足場関連法規

足場に関する労働安全衛生法の一部改正について

  • 改正の趣旨:足場からの墜落防止対策の強化

足場からの墜落・転落災害の防止については、平成21年6月に労働安全衛生規則(以下「安衛則」)が改正され、足場などにおける墜落防止処置などの強化が図られておりました。このたび、改正後の処置の効果検証が「足場からの墜落防止措置の効果検証・評価検討会」で実施され、その検討の結果、必要な改正が行われることとなりました。
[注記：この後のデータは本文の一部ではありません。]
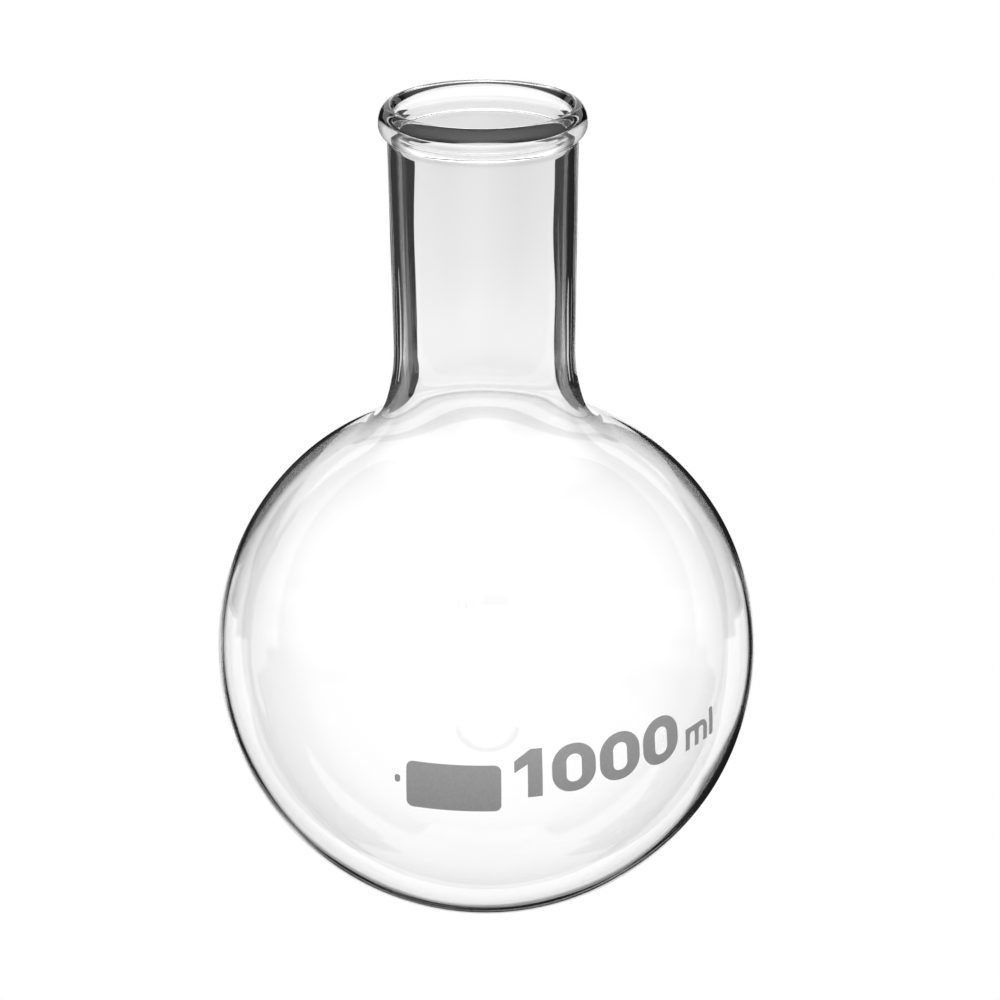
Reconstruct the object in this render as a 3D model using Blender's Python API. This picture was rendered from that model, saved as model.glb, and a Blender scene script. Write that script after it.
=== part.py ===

平成27年7月1日から施行されております。

1. 足場の組み立てなどの作業に係る業務の特別教育の追加

<平成21年6月改正の安衛則>
足場の組み立てなどの作業に従事する労働者に対する特別教育の義務はなし。

<平成27年7月改正・施行の安衛則>
足場の組み立てなどの作業に係る業務(地上または堅固な床上での補助業務を除く)を特別教育の対象とする。

2. 足場の作業床に係る墜落防止措置の充実

<平成21年6月改正の安衛則>

  • 足場における高さ2m以上の作業床の要件
    1.作業床の幅は40cm以上、床材間の隙間は3cm以下。
    2.足場からの手摺などの墜落防止設備について、作業の性質上これらの設備を設けることが著しく困難な場合や、作業必要上臨時にこれらの設備を取り外す場合において一定の要件を満たしたときは、これらの設備を設けないことや取り外すことができる。

<平成27年7月改正・施行の安衛則>

  • 足場における高さ2m以上の作業床の要件
    1.作業床の幅は40cm以上、床材間の隙間は3cm以下、さらに床材と建地との隙間は12cm未満とする。
    2.改正前の2の一定の要件として当該箇所への関係者以外の立ち入り禁止を追加。
    3.作業の必要上臨時に墜落防止設備を取り外したときは、当該作業の終了後、直ちに取り外した設備を元の状態に戻さなければならないことを追加。
    4.2と3ついては架設通路及び作業構台についても同様の措置を追加する。

3. 足場の組み立てなどの作業に係る墜落防止措置の充実

<平成21年6月改正の安衛則>
つり足場、張り出し足場または高さ5m以上の構造の足場の組み立て、解体または変更の作業について、事業者は墜落防止措置などを講じなければならない。

※事業者が行わなければならない墜落防止措置など。
イ.組み立ての時期などを作業に従事する労働者に周知させること。
ロ.組み立てなどの作業を行う区域内の関係労働者以外の労働者の立ち入りを禁止すること。
ハ.悪天候のため、作業の実施について危険が予想されるときは、作業を禁止すること。
ニ.足場材の緊結などの作業にあたっては、幅20cm以上の足場板を設け、労働者に安全帯を使用させるなど、労働者の墜落による危険を防止するための処置を講ずること。
ホ.材料などを上げ、または下ろすときは、つり網などを労働者に使用させること。

<平成27年7月改正・施行の安衛則>
(1)対象を高さ2m以上の構造の足場まで拡大する。
(1)足場材の緊結などの作業を行うときは、次の措置を講ずることとする。
イ.幅40cm以上の作業床を設けること。
※ただし、作業床を設けることが困難なときを除く。
ロ.安全帯取り付け設備などの設置及び安全帯を使用させる措置を講ずること。
※ただし、これらの措置と同等以上の効果を有する措置を講じたときは除く。

4. 鋼管足場に係る規定の見直し

<平成21年6月改正の安衛則>
規定に適合する鋼管足場のうち、単管足場について、建地の最後部から測って31mを超える部分の建地は鋼管を2本組とすること。

<平成27年7月改正・施行の安衛則>
建地の下端に作用する設計荷重が最大使用荷重を超えないときは、鋼管を2本組とすることを要しない。
※設計荷重とは、足場の重量に相当する荷重に作業床の積載荷重を加えた荷重のこと。
※最大使用荷重とは、建地の破壊に至る荷重の2分の1の荷重のこと。

5. 注文者の点検義務の充実

<平成21年6月改正の安衛則>
特定事業の仕事を自ら行う注文者が、請負人の労働者に足場または作業構台を使用させる場合であって、強風などの悪天候、中震以上の地震の後においては、足場または作業構台における作業を開始する前に、当該足場の状態などについて点検し、危険の恐れがあるときは速やかに修理すること。

<平成27年7月改正・施行の安衛則>
足場または作業構台の組み立て、一部解体または変更の後においても、足場または作業構台における作業を開始する前に、当該足場の状態について点検し、危険の恐れがあるときは速やかに修理することとする。